Every restaurant today is doing a main course of braised beef shorts ribs. They have become a barometer by which to judge one restaurant against the next. Puck Grille gets a B+. The flavor of the ribs was a little flat, and the meat was a tad on the dry side.
From the first-course menu, don’t miss the Crab Louis, that old American standby, reinterpreted here with lovely, luscious, fresh chunks of lobster. “Crab Louis was one of the original signature Grille pieces, so we brought it here,” Djozlija says. It’s mayonnaise-based, but served here with a horseradish flan and tomato glaze.
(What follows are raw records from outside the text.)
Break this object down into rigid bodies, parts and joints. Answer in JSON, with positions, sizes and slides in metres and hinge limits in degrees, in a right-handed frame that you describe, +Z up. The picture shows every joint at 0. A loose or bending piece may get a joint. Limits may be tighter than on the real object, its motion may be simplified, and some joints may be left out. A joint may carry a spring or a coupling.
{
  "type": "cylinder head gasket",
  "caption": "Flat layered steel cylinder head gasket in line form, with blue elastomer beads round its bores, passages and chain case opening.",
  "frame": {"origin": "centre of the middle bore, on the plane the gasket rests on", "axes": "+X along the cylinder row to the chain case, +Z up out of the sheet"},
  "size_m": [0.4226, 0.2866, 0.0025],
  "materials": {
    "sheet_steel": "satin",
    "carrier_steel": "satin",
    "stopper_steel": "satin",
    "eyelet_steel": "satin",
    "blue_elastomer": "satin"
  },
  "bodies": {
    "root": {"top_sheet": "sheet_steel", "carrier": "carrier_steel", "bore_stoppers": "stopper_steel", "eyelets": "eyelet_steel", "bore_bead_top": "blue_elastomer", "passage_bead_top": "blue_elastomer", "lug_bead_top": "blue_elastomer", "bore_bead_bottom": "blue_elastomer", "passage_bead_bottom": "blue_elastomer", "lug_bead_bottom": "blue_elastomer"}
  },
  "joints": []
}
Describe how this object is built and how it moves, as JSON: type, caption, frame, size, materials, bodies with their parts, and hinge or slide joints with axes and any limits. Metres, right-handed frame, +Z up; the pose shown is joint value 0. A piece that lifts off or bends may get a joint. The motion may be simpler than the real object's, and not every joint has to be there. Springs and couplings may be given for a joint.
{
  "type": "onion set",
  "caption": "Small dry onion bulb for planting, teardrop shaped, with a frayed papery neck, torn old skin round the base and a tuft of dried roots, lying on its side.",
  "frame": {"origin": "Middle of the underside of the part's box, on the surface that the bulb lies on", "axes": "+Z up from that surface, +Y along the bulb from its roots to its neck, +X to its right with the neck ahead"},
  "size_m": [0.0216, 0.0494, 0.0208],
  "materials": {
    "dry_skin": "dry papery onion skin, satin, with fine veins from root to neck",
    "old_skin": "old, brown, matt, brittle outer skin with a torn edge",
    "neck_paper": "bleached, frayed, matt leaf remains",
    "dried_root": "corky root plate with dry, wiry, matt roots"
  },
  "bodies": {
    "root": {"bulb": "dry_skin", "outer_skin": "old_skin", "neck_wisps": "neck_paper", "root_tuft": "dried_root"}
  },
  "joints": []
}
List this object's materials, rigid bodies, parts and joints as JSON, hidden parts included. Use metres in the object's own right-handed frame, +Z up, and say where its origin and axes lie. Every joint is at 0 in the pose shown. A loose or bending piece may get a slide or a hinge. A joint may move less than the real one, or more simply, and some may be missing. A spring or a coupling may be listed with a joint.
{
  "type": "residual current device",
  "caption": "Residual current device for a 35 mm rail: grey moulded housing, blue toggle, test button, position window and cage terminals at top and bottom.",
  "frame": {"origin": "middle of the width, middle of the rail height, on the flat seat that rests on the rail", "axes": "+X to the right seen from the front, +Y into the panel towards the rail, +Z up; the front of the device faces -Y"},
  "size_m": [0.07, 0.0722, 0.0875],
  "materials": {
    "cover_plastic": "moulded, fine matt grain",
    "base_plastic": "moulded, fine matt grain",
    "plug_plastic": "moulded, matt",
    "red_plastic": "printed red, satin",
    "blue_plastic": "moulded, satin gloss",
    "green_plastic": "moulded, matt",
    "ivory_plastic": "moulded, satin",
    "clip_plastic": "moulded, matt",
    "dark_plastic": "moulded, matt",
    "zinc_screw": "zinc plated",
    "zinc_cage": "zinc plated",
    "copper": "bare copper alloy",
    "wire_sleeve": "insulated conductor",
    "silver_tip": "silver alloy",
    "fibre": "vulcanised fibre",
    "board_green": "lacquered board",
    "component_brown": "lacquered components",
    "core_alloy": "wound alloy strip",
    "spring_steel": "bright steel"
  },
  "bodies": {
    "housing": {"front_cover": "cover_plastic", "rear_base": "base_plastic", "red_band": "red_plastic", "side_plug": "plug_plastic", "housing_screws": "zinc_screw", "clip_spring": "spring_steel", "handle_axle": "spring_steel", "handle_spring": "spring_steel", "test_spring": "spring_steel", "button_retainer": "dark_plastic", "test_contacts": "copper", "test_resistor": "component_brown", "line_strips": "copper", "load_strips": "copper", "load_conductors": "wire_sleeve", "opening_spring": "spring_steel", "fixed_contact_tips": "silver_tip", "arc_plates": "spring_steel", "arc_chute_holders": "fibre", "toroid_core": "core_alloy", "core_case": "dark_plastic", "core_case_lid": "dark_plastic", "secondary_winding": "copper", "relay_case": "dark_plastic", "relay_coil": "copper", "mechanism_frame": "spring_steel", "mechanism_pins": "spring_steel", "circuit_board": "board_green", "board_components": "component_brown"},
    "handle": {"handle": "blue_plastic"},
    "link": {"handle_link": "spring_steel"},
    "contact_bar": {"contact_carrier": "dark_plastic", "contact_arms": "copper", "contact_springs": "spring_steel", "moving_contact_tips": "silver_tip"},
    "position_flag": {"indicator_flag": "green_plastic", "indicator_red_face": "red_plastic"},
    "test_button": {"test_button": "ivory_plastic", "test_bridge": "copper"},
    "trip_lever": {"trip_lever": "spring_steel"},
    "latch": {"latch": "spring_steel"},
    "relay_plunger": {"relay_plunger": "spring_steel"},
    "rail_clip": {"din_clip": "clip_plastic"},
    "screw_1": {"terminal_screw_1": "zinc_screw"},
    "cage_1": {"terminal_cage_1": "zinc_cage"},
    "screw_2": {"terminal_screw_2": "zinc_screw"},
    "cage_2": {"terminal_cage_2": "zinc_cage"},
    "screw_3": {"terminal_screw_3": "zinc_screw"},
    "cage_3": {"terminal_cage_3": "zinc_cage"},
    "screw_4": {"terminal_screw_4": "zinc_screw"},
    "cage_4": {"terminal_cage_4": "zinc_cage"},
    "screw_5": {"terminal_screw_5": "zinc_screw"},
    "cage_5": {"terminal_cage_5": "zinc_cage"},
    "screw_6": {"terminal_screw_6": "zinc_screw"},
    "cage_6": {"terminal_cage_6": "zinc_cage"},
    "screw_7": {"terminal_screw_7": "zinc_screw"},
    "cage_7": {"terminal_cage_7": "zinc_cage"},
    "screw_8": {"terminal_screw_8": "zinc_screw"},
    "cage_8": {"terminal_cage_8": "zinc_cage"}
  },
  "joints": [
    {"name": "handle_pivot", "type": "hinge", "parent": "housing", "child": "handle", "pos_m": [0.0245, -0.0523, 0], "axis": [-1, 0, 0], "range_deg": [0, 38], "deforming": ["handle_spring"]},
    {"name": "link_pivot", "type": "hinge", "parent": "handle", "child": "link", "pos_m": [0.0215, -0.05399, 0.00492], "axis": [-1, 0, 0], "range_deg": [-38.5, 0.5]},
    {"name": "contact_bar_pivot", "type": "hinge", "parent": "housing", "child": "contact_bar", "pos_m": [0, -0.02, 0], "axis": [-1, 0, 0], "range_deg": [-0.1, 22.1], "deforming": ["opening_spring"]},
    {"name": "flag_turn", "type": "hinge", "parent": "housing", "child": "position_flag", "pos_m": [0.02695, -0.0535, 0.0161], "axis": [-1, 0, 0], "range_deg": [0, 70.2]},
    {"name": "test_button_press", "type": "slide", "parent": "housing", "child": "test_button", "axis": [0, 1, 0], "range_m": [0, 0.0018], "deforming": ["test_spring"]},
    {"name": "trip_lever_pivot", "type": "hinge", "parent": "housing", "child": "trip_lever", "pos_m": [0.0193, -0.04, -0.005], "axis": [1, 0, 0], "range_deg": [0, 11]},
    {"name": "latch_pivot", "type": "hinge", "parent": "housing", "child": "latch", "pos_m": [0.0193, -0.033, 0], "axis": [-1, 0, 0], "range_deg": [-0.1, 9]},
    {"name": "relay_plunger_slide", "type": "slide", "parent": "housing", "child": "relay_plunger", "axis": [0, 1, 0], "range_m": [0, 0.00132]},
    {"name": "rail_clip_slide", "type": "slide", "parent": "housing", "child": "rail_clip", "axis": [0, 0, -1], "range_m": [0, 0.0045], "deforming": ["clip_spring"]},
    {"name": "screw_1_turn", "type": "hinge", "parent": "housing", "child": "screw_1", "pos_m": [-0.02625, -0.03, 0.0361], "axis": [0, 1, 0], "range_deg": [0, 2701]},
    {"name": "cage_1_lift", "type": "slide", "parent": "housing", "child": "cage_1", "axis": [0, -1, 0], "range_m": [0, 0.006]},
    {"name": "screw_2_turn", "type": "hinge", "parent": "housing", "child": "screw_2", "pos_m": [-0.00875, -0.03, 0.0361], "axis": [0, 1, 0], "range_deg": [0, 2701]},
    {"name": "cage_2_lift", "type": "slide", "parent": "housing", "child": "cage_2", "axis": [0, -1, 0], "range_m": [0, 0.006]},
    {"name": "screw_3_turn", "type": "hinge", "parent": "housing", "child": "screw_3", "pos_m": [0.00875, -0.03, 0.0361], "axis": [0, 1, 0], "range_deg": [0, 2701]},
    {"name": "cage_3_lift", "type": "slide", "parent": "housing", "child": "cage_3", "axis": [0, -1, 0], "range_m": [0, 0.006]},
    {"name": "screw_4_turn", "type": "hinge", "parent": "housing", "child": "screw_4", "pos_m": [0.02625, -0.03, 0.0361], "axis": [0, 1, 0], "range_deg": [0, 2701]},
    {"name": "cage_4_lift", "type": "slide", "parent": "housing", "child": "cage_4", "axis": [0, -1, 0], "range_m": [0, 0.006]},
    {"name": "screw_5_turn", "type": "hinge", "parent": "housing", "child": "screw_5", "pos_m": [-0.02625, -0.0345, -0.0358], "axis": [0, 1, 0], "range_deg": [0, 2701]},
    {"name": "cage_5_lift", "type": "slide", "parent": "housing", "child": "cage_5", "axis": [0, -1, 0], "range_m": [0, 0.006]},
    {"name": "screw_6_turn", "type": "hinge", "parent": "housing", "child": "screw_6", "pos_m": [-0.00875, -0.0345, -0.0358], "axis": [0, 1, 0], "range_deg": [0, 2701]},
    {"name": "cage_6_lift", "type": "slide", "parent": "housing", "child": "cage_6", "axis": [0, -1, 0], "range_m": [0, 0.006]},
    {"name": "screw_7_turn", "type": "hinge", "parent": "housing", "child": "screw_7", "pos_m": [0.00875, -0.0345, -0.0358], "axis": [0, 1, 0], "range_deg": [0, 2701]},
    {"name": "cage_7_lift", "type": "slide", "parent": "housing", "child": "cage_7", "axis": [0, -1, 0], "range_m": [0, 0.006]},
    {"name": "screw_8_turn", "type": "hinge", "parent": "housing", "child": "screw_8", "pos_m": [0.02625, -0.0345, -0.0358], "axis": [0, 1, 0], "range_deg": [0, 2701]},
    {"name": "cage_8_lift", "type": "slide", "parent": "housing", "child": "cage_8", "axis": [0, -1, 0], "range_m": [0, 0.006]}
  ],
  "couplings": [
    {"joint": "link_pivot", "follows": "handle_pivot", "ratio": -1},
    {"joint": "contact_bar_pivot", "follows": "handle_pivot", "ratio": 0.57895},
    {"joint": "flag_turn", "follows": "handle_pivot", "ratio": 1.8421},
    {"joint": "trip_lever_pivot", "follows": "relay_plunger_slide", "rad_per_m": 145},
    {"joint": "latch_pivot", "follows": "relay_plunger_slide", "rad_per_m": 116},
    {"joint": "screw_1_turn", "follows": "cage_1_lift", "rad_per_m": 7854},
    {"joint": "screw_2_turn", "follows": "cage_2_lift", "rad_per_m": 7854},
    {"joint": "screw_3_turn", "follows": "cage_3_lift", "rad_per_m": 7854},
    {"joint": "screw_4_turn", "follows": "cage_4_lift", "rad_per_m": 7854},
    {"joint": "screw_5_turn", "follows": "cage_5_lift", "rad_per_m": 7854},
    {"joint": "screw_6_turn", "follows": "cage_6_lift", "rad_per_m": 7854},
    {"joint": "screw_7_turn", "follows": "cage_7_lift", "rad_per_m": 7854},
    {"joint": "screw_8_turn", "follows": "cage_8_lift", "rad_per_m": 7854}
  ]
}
I also loved the beef tartare, served with toasted Italian bread and a tiny, raw whole quail egg placed atop with its speckled little shell sitting on the side. On this dish, the kitchen gets a big thumbs-up for getting the texture right, which most restaurants do not.
How ground beef mixes with other ingredients in a raw beef dish very much governs how it will taste. It’s one of the best tartares I have had in Detroit since Lester Gruber’s old London Chop House closed about 20 years ago.
The biggest drawback to Wolfgang Puck Grille is the noise level. On the first visit, the place was half full, and we found it somewhat loud, but not nearly as noisy as our second visit, during which our table of four found it was nearly impossible to carry on a conversation without shouting at one another.
Overall, this is a very good restaurant. My guess is that Wolfgang Puck Grille is going to do well with the business crowd, and it should because it’s very much the kind of place the Detroit area lacks and needs. Puck is big-city cosmopolitan, and while some people will always find its location in a casino strange, others will undoubtedly love it.

In the MGM Grand Detroit, 1777 Third St., Detroit; 313-465-1648.  B, L, D daily.